When you ask the average person in the indigenous weaving village of Teotitlán del Valle what they do in their free time, almost all of them will say “fiesta!” Life here is centered around family and work duties, as it is in much of the world, but in Mexico every big event warrants a party. From birthdays to engagements and saint’s days – which seem to come almost every week – every occasion is celebrated with a fiesta.
MZ decided it was time for our weaving family to celebrate two years of steady growth – to give something back to the artisans who have worked so hard. Our production manager, Paco, and his wife, one of our designers, immediately agreed to host the party. They said it would be easy, and it actually was!

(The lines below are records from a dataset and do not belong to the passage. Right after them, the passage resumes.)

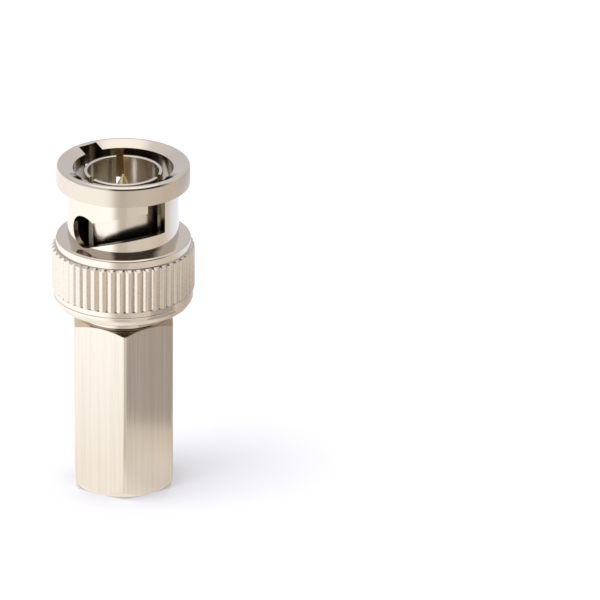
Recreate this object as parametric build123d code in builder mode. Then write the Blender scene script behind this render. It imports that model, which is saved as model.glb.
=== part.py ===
"""Twist-on bayonet plug for coaxial cable, standing on its hexagonal cable end.

The axis is Z and the muzzle points up. The origin is the centre of the cable end's face. One corner of
the hexagon points along -Y. All sizes are in millimetres.
"""
from build123d import *
from math import cos, pi, radians, sin, tan
import os

# Hexagonal body
hex_across_flats = 10.0
hex_length = 18.65
hex_front_circle = 9.8
hex_front_slope = 30.0
hex_rear_circle = 9.9
hex_rear_slope = 45.0

# Neck that the nut turns on, and the stem in front of it that carries the washers
neck_dia = 9.4
neck_length = 2.1
stem_dia = 8.2
shank_bore_dia = 6.9
shank_length = 3.3

# Bore for the cable: a countersunk mouth, the threaded length at its root diameter, and the plain length
mouth_dia = 9.1
mouth_depth = 0.6
thread_root_dia = 8.3
thread_depth = 9.55
cable_bore_dia = 6.6

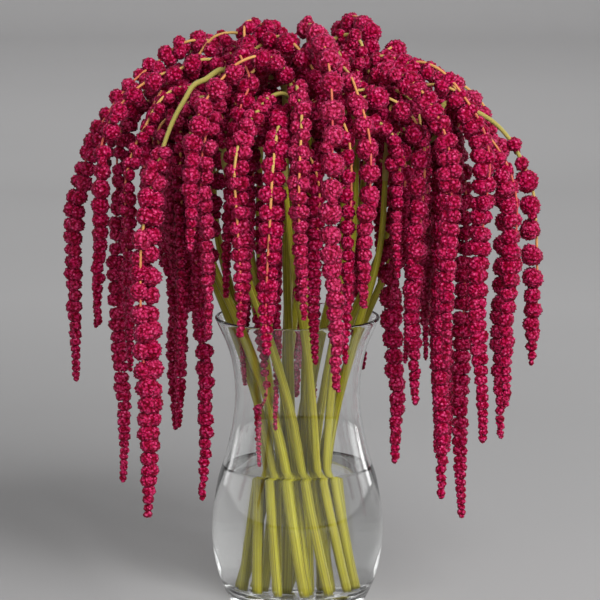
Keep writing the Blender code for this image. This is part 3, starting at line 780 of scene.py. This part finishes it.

Liz and I, who are currently in Oaxaca, had let most people know about the party during our rounds of the village, and Josefina called the remainder. We arrived at the appointed time to find a truck of rented tables and chairs unloading in the courtyard. Meanwhile, Josefina and her relatives were busily cutting up veggies and cheese bought at the morning open air market for the tostadas to be served. Liz arranged 50 framed photos of the weavers that we brought as gifts, and people started arriving.
Even though we set the tostadas up as buffet, tradition took over and the women put together plates for everyone, serving the men first. Everyone was happily eating and chatting when the cake arrived, decorated simply with “Manos Zapotecas” written on it. We called everyone over to the cake table for a group photo, and normal shyness was replaced with lots of smiles and laughter. They are getting used to us “gringas” being a bit silly and encouraging them to do the same.
It is, of course, moments like these that spark those small realizations. Even though it is really incredibly difficult to start any business, it has been, in fact, the most challenging thing I’ve done in my life, seeing the appreciation of everyone at this party makes all of it very worthwhile.